Oh and if anyone wants to sell me a John Mayer ticket for his Brisbane concert next April just let me know! Of course I left it too late and the only tickets still for sale are shite! I'd also like to go to Pink but I'll still be in Morocco then, but John - I can just scrape him in before I fly out!
PS Sorry, took my camera to Christmas but couldn't be fagged taking it out of the bag so no new happy snaps!
Sadly, Irene's surfaces got covered in crap only the day after she cleaned them so no point me taking an 'after' shot this week! I'm leaving town with the family (which includes the dogs) tomorrow morning so I have stuff everywhere to sort through tonight, including presents to find and wrap! Clothes to wash and pack! Tomorrow morning it will be dogs to bathe and stick in the car! I'm sure I'll forget something but it wont be those ear plugs - my family can be scary en masse!
I haven't had one cigarette today. That's because I wouldn't be able to inhale the damn thing! I keep thinking about the taste and smell of having one but my asthma is so bad that I am exhibiting some self control. Still have a pack and a half too, which will go to my bestie who smokes the same as me. She'll be devestated I've stopped again.
Very good news on the Jessie front.

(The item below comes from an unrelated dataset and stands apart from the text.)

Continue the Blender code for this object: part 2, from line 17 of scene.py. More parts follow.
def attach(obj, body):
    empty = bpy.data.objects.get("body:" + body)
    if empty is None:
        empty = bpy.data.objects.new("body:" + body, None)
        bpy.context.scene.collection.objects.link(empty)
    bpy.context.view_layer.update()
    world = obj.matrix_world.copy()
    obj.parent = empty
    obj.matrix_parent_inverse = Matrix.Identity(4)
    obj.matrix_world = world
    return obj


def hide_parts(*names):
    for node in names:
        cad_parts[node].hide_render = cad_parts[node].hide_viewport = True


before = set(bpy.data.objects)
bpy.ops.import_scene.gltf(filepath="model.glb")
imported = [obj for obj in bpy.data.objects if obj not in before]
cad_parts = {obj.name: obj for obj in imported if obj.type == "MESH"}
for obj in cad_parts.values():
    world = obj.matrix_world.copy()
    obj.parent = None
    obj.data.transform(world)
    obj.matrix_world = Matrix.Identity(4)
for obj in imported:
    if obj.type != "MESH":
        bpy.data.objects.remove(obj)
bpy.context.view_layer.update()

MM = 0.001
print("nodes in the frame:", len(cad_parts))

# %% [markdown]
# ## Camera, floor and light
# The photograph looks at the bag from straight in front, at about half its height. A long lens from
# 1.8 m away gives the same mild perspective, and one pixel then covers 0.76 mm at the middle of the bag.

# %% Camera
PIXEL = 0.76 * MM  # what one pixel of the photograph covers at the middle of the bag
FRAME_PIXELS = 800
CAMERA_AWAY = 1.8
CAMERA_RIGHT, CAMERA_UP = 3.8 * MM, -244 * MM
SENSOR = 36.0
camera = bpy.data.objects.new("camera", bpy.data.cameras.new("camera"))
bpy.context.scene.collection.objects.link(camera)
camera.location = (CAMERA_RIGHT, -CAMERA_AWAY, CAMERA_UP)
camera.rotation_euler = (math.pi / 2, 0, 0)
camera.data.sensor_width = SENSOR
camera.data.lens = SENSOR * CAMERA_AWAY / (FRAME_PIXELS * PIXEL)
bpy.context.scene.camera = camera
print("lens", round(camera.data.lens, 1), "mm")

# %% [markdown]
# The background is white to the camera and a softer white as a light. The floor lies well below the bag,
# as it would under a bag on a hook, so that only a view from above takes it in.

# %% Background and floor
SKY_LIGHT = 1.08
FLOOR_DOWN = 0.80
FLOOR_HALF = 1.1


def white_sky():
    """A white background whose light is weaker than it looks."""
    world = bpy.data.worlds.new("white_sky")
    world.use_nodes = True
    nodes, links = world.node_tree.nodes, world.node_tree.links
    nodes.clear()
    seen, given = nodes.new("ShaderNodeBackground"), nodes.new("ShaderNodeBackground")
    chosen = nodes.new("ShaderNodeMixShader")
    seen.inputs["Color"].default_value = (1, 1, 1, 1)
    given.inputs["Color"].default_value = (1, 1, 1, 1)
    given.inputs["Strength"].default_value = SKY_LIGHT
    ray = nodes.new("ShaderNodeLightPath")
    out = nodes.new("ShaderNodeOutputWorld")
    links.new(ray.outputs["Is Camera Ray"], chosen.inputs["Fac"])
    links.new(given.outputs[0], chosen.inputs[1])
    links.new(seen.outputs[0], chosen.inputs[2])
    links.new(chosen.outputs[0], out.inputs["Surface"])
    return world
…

The arsehole ex's mother found a deaf couple on the north coast who wanted her and understood the breed and her particular issues. Jessie took to them straight away and even jumped straight in to their car when they left with her. The council guy was great about it all as he didn't want to see her put down. Finally some good news for my younger sister.
I have absolutely nothing exciting to blogblurt today. Blogblurt? Hmmm, might need to send that in to Urban Dictionary!
Even though I feel like shite I am looking forward to Christmas and a few days off work. Since I'll be doing some driving I hope it is a safe holiday for everyone (including me!)!